**Given information**
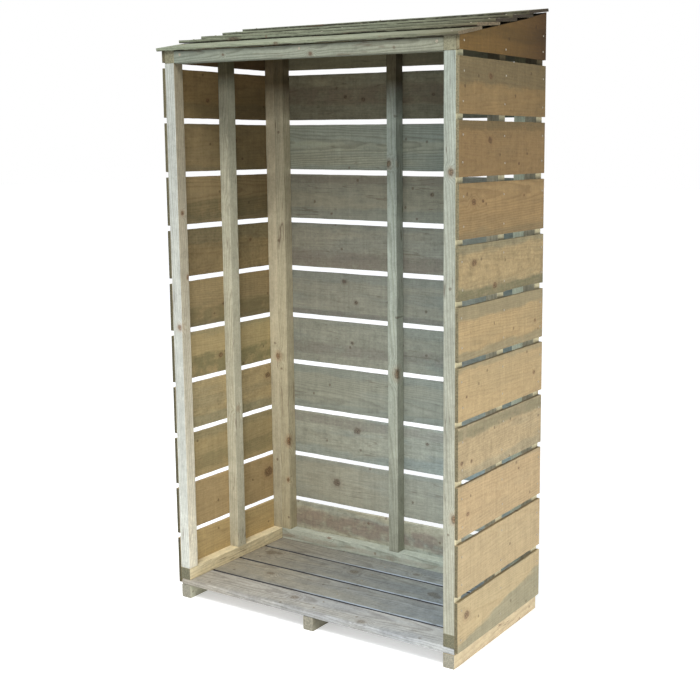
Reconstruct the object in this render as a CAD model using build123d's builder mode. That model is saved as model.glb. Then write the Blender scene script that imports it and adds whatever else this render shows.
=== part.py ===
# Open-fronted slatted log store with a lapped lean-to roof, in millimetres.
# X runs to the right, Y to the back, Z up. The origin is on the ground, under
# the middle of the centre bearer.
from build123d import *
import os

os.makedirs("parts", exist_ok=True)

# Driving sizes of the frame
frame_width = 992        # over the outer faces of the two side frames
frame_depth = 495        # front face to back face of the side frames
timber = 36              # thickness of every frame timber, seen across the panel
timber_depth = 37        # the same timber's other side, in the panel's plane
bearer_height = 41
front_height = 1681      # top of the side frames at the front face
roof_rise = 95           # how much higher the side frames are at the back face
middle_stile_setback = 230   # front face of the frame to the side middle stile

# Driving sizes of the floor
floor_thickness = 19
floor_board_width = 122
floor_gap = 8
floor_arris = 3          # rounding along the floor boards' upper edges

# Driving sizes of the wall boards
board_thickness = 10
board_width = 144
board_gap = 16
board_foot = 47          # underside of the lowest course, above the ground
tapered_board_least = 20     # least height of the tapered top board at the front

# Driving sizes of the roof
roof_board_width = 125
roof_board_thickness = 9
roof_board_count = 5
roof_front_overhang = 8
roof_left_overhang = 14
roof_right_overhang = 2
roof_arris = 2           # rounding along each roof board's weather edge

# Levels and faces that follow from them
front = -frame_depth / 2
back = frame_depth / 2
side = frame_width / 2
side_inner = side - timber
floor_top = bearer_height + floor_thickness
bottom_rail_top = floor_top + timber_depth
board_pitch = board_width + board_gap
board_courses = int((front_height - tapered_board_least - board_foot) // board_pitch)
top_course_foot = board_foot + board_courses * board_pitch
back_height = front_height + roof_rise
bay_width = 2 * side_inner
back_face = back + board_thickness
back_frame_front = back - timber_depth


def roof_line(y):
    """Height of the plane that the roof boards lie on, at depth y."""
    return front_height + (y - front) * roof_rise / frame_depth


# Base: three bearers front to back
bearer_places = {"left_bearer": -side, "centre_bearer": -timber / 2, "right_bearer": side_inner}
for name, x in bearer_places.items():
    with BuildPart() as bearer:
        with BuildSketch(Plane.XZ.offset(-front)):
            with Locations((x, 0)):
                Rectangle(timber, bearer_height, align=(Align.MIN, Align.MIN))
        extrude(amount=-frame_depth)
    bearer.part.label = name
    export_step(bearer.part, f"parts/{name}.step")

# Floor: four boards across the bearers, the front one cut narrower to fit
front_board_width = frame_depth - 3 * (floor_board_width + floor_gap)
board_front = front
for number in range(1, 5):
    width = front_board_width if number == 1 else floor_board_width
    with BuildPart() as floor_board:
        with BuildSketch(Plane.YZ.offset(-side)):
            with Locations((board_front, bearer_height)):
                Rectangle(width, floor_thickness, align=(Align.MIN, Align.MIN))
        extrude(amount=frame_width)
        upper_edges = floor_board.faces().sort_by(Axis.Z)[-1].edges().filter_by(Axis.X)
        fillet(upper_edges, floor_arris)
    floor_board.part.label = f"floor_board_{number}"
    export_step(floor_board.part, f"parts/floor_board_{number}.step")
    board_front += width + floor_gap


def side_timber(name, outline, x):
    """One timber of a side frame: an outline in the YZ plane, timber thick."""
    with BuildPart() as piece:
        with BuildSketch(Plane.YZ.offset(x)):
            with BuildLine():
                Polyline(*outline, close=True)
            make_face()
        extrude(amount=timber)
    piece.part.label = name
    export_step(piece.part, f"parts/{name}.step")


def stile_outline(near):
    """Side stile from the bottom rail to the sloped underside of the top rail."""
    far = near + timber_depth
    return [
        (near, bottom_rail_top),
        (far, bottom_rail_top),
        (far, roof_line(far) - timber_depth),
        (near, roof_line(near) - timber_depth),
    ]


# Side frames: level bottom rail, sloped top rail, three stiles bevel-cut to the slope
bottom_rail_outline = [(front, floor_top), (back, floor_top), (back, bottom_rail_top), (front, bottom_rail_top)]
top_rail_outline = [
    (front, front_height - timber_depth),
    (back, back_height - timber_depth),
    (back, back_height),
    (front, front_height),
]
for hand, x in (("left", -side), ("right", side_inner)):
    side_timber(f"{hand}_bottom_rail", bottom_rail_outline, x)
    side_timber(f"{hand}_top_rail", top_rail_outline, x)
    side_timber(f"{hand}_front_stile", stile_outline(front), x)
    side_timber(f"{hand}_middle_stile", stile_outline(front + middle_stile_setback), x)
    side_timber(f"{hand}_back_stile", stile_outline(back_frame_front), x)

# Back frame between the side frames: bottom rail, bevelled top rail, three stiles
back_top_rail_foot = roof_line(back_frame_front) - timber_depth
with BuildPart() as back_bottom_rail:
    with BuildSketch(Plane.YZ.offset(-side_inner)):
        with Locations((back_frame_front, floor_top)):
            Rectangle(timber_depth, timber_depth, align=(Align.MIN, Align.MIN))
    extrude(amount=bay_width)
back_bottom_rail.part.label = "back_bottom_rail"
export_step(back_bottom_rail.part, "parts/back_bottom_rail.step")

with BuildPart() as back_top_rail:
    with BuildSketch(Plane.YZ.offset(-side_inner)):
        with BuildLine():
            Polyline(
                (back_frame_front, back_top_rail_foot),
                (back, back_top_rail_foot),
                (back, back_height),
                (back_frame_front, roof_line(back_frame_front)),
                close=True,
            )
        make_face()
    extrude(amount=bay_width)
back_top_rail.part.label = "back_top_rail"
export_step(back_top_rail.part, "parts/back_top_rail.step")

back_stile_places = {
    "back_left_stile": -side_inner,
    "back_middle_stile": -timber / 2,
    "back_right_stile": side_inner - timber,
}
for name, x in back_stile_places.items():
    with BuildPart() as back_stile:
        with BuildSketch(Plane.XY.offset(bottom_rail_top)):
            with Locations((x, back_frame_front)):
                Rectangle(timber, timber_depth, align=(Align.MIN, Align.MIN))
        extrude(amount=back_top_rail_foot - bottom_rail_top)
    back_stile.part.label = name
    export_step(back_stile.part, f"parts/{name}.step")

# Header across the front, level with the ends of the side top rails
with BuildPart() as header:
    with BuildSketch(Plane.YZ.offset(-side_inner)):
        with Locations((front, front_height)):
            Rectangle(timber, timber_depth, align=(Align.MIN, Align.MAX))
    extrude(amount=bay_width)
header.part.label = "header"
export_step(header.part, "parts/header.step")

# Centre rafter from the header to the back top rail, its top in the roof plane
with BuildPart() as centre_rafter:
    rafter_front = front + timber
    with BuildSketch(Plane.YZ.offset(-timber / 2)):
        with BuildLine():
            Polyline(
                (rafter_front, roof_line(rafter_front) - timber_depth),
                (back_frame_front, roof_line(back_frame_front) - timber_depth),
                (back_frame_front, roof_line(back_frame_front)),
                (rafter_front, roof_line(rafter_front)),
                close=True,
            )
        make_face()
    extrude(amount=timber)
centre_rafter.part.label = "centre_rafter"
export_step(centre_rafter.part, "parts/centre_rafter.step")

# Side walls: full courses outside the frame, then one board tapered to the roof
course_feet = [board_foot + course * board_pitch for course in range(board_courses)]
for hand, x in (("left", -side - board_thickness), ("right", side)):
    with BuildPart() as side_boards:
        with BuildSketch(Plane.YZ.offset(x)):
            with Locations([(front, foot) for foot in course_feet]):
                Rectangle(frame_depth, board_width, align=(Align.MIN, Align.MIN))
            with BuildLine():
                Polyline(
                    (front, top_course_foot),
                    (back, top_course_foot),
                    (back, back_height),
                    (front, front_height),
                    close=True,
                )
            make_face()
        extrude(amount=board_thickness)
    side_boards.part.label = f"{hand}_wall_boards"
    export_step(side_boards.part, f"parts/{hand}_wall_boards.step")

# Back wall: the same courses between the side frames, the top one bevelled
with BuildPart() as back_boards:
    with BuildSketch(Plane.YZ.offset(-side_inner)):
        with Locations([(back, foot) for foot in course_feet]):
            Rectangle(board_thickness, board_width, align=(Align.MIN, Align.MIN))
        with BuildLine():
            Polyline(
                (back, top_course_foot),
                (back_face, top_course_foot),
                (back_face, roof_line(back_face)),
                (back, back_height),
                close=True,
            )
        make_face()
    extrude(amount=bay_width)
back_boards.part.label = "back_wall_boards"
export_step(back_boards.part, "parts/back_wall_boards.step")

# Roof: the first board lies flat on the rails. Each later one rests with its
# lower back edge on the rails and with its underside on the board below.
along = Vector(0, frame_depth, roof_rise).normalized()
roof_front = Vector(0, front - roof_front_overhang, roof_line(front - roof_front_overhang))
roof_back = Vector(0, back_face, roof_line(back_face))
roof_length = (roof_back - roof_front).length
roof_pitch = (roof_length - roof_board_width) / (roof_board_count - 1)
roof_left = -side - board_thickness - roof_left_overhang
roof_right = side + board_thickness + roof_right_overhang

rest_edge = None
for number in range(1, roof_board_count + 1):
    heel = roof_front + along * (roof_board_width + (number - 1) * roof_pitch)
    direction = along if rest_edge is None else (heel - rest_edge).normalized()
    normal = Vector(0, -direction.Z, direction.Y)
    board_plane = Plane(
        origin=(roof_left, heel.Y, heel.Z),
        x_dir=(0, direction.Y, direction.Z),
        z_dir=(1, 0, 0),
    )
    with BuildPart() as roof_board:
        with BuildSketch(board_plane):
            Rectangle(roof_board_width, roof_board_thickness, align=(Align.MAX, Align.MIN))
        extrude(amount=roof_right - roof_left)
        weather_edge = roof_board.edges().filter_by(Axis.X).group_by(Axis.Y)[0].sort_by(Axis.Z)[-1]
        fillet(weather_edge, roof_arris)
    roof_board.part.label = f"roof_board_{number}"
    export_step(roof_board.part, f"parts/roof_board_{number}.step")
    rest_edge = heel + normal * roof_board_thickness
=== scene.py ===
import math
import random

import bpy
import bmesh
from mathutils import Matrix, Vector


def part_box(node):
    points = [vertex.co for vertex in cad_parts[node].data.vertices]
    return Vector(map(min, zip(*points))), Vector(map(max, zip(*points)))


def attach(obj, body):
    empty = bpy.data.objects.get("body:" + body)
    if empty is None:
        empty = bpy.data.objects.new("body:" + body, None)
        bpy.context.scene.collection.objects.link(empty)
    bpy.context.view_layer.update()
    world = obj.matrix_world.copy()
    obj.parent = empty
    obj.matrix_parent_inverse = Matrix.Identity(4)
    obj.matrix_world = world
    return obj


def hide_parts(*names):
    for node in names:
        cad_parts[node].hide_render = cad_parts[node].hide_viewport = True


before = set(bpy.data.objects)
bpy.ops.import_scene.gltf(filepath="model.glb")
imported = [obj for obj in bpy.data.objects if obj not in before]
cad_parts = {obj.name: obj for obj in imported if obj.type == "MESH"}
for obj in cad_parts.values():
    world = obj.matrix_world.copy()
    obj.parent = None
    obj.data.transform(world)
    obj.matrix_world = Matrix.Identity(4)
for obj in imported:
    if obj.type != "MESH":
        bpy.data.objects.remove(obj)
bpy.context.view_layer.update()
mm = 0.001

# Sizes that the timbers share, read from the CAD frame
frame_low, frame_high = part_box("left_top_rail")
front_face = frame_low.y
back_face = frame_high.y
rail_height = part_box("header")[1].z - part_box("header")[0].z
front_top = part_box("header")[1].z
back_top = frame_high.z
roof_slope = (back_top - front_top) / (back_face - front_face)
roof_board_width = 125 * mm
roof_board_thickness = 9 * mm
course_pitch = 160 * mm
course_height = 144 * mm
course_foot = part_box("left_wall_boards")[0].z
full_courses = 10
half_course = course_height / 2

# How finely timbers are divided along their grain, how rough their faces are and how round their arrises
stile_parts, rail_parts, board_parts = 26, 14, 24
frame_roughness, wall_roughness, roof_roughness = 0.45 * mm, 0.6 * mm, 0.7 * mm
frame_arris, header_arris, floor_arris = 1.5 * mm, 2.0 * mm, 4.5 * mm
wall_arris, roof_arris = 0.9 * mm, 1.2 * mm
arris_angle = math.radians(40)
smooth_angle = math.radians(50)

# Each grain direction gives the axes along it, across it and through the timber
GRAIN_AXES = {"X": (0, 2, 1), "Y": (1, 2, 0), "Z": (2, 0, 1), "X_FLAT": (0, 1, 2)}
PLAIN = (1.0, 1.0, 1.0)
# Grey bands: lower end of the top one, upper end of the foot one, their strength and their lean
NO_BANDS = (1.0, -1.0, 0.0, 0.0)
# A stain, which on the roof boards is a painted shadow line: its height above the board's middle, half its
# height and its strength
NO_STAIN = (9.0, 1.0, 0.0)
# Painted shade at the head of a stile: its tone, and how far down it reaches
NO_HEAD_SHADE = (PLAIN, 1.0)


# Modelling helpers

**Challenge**
Tally up the lines in the preceding listing that contain the string "data". Respond with the number and nothing else.

**Final answer**
7